Is this all going to come down to swallowing hard and accepting military rule in Pakistan – perhaps with a thin veneer of democracy – and some thugocracy in Kabul, so long as they promise to keep their problems local?
3. CHINA
China wants to sit at the big table of international leadership but doesn’t want to do any of the hard work to get there. If North Korean missile parts are making their way to Iran via China, if the Chinese are using Iranian sanctions negotiations to cash in for themselves while simultaneously actually reducing pressure on Iran, they are revealing themselves not leaders but free-riders within the international system.
Not only do they want the benefits of participating in the global economy without the responsibility for helping to preserve it or the international community, but they seem to think it’s okay to stir up trouble and play footsy with rogue states just like they did when they were a middle-tier power on the way up. The message: So long as they are not part of the solution, they are part of the problem.

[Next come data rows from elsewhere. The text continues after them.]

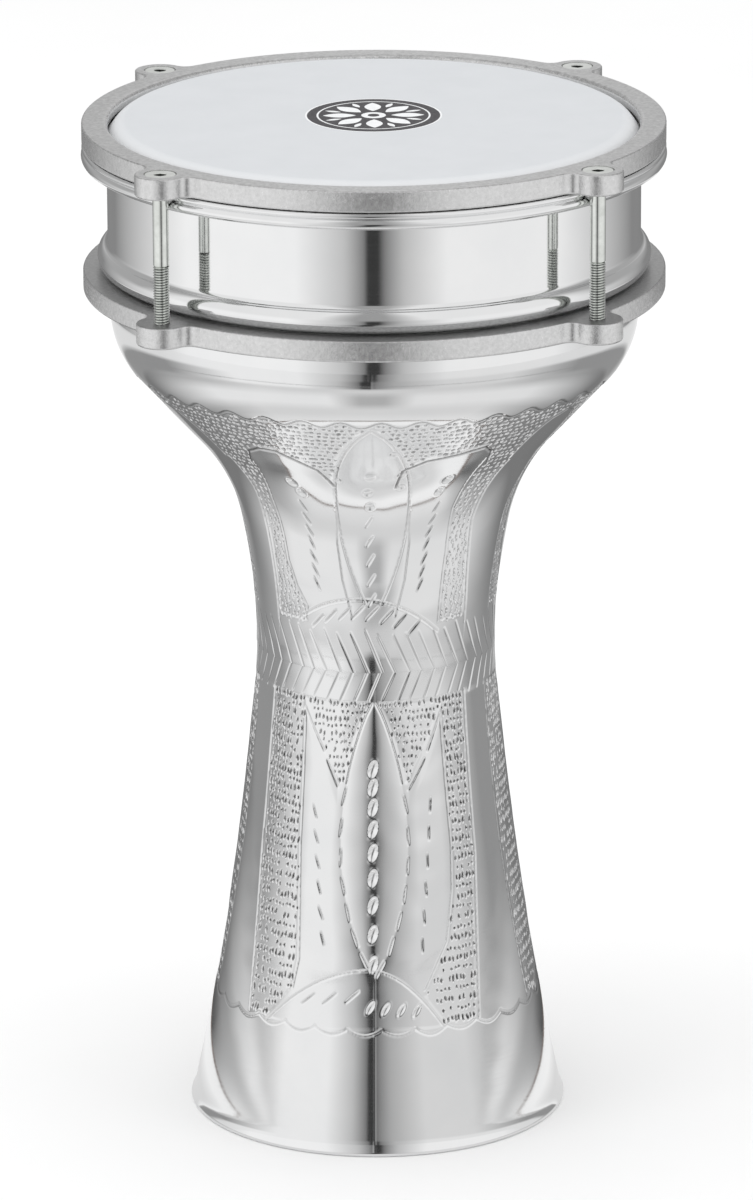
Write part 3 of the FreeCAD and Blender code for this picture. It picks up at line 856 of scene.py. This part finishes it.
# ---- pieces ----
def make_bowl(metal):
    chance = random.Random(11)
    outline = trace(BOWL_STEPS, 1, WAIST_Z)
    skin = Skin(outline, WAIST_Z - 1, CROWN_Z + 4)
    engrave_bowl(skin, chance)
    uneven(skin, chance)
    build = Build()
    build.grid(skin.surface(), worked=skin.worked, sunk=skin.shade_and_grime)
    shoulder_r, shoulder_z = outline[-1][1:3]
    curl_r = FILM_BEND_R - FILM - 0.1
    under = (shoulder_r + 0.3, LOWER_RING_Z + 0.1)
    bead = arc3(under, (BEAD_R, BEAD_Z), (STEP_R, STEP_Z), 20)
    step = arc3((STEP_R, STEP_Z), (STEP_R - 1.25, STEP_Z + 0.75), (COLLAR_R, COLLAR_BOTTOM_Z), 10)
    curl = around(EDGE_CENTRE, curl_r, 0, 120, 14)
    build.lathe(subdivided([(shoulder_r, shoulder_z), (shoulder_r, under[1]), under], 4.0))
    build.lathe(bead + step[1:] + subdivided([(COLLAR_R, COLLAR_BOTTOM_Z), (COLLAR_R, COLLAR_TAPER_Z),
                                              curl[0]], 3.0)[1:] + curl[1:])
    inner = [(r - SHEET * math.cos(math.radians(t)), z + SHEET * math.sin(math.radians(t)))
             for _, r, z, t in outline[::40]]
    inner_curl = around(EDGE_CENTRE, curl_r - SHEET, 0, 120, 10)
    wall_r = COLLAR_R - SHEET
    lining = [(WAIST_R, WAIST_Z), *inner, (shoulder_r - SHEET, BEAD_Z - 4), (wall_r, COLLAR_BOTTOM_Z),
              (wall_r, COLLAR_TAPER_Z), *inner_curl, curl[-1]]
    build.lathe(subdivided(lining, 8.0), 180, flip=True)
    return build.piece("bowl", "shell", metal, ["bowl_shell"])


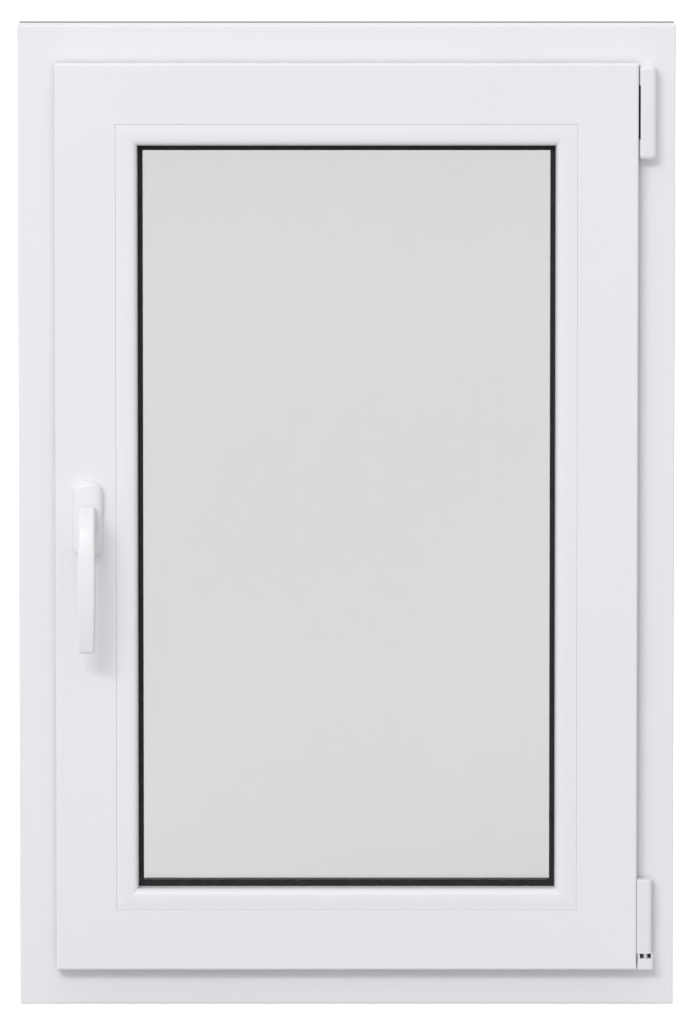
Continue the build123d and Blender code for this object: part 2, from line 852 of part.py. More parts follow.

4. EMBARRASSED FOREIGN OFFICIALS – AND CANDOUR
Berlusconi, Sarkozy, Gadafy, Kadyrov, Merkel, Cameron, the list of foreign leaders who are stung by state department snarks is a long one and getting longer every day. But as awkward as it must be this week to deal with the tittering classes, there’s a silver lining. US diplomats are sure to be a little more cautious in their cables for some time to come. Their days doing the Zagat’s ratings of international dignitaries have been brought to an unceremonious close. Or at least, that’s the conventional wisdom. My sense is that since candid takes on who’s who is essential for diplomacy, they’ll continue via one back channel or another.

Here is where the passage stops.